In this project, I ran a comprehensive exploration of Yelp's vast dataset to uncover valuable insights into user recommendations and business dynamics. Leveraging Spark, a powerful distributed computing framework, I dove into three key tasks aimed at unraveling the intricacies of user behavior and business performance within the Yelp ecosystem.
To address the research objectives, I designed and implemented Python scripts using Spark RDD to perform data processing and analysis.
The first task entailed a meticulous examination of review data extracted from Yelp's repository. Through Python scripts powered by Spark RDDs, I tackled various inquiries, including the total number of reviews, reviews in the year 2018, distinct users contributing reviews, top users based on review count, distinct businesses reviewed, and top businesses by review count. By harnessing Spark's parallel processing capabilities, I efficiently extracted and analyzed key metrics, shedding light on user engagement and business popularity.
With an eye toward performance optimization, the second task focused on partitioning strategies within Spark RDDs. By customizing partition functions, I aimed to enhance the efficiency of map and reduce tasks while processing Yelp's review data. Through comparative analysis, I evaluated the impact of default versus customized partitioning on execution time, partition count, and item distribution. This optimization endeavor underscored the importance of strategic data partitioning in maximizing processing efficiency within Spark.
The final task delved into a comprehensive analysis encompassing both review and business datasets. By integrating disparate data sources, I sought to derive nuanced insights into user preferences across different cities. Leveraging Spark's capabilities, I computed average star ratings for each city, facilitating a deeper understanding of regional variations in user sentiment. Additionally, I conducted a comparative analysis of execution times between two methodologies for identifying top cities by average star ratings, shedding light on optimal approaches for aggregating and processing multi-dimensional data.
Python: Leveraged Python programming language for script development, ensuring compatibility with Spark RDD and adherence to assignment requirements.
Spark RDD: Utilized Spark Resilient Distributed Datasets (RDD) for distributed data processing, enabling efficient handling of large-scale datasets and parallel execution of data transformation operations.
JSON: Employed JSON (JavaScript Object Notation) format for data input and output, facilitating interoperability and ease of integration with Spark RDD operations.
Apache Spark: Leveraged Apache Spark framework for distributed data processing, enabling seamless scalability and fault tolerance for processing large volumes of data.

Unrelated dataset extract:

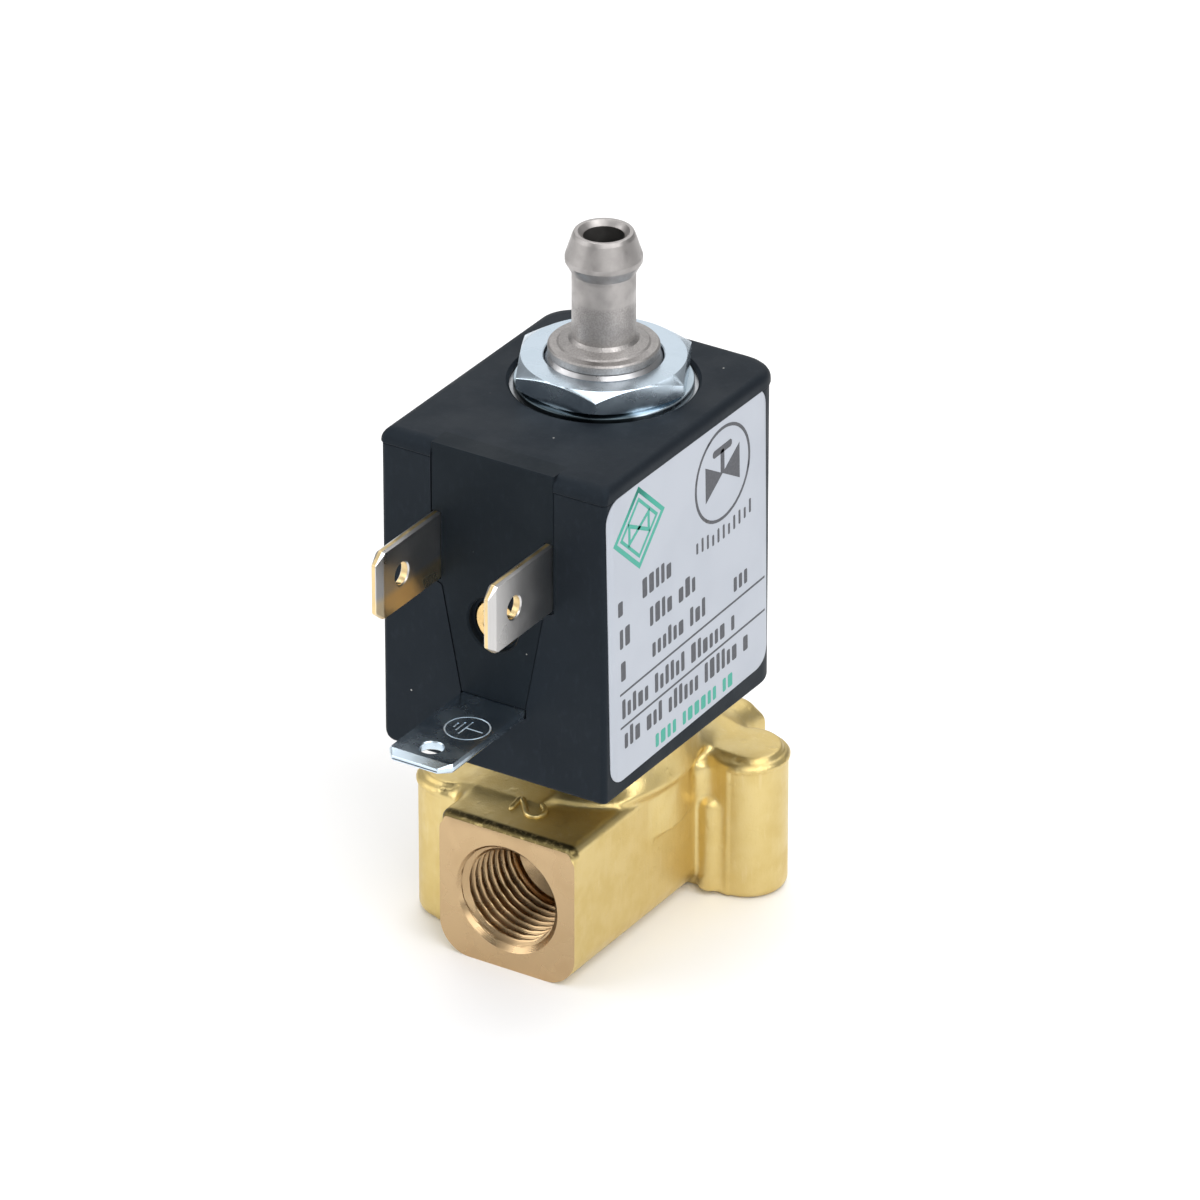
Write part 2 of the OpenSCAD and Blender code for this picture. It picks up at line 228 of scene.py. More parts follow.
def lathe(name, profile, segments=96, axis="Z", centre=(0, 0, 0), sharp=35.0):
    """Turns a closed profile of (radius, height) round an axis."""
    vertices = []
    for i in range(segments):
        angle = 2 * math.pi * i / segments
        c, s = math.cos(angle), math.sin(angle)
        for r, h in profile:
            p = (r * c, r * s, h) if axis == "Z" else (r * c, h, r * s)
            vertices.append(tuple(p[k] + centre[k] for k in range(3)))
    return make_object(name, vertices, quads(segments, len(profile), True), sharp)


def bore(obj, profile, segments, axis="Z", centre=(0, 0, 0)):
    """Takes a turned shape out of obj."""
    combine(obj, lathe("tool", profile, segments, axis, centre))


def drill(obj, radius, low, high, axis="Z", centre=(0, 0, 0), segments=32):
    bore(obj, [(0, low), (radius, low), (radius, high), (0, high)], segments, axis, centre)


def mark(obj, test):
    """Faces that pass a test of their centre in mm and normal take the second material."""
    for face in obj.data.polygons:
        if test([c / MM for c in face.center], face.normal):
            face.material_index = 1


def shade(obj, sharp):
    smooth(obj, sharp)
    weigh_normals(obj)


def finish_piece(obj, body, slot, material, *nodes):
    marks = [face.material_index for face in obj.data.polygons]
    obj.data.materials.clear()
    for m in material if isinstance(material, list) else [material]:
        obj.data.materials.append(m)
    obj.data.polygons.foreach_set("material_index", marks)
    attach(obj, body)
    if nodes:
        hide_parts(*nodes)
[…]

The Yelp dataset serves as the foundation for this project, offering a rich source of user-generated reviews and business information. Comprising subsets of the original Yelp Dataset, the data includes two primary files: business.json and test_review.json. These files contain a diverse array of attributes, including business IDs, user IDs, review text, star ratings, and geographical information such as city and state. The dataset presents a real-world scenario for analysis, reflecting the dynamic interactions between users and businesses across various locations. By working with this dataset, I gained exposure to the complexities of real-world data and developed strategies to extract valuable insights for business intelligence and decision-making purposes.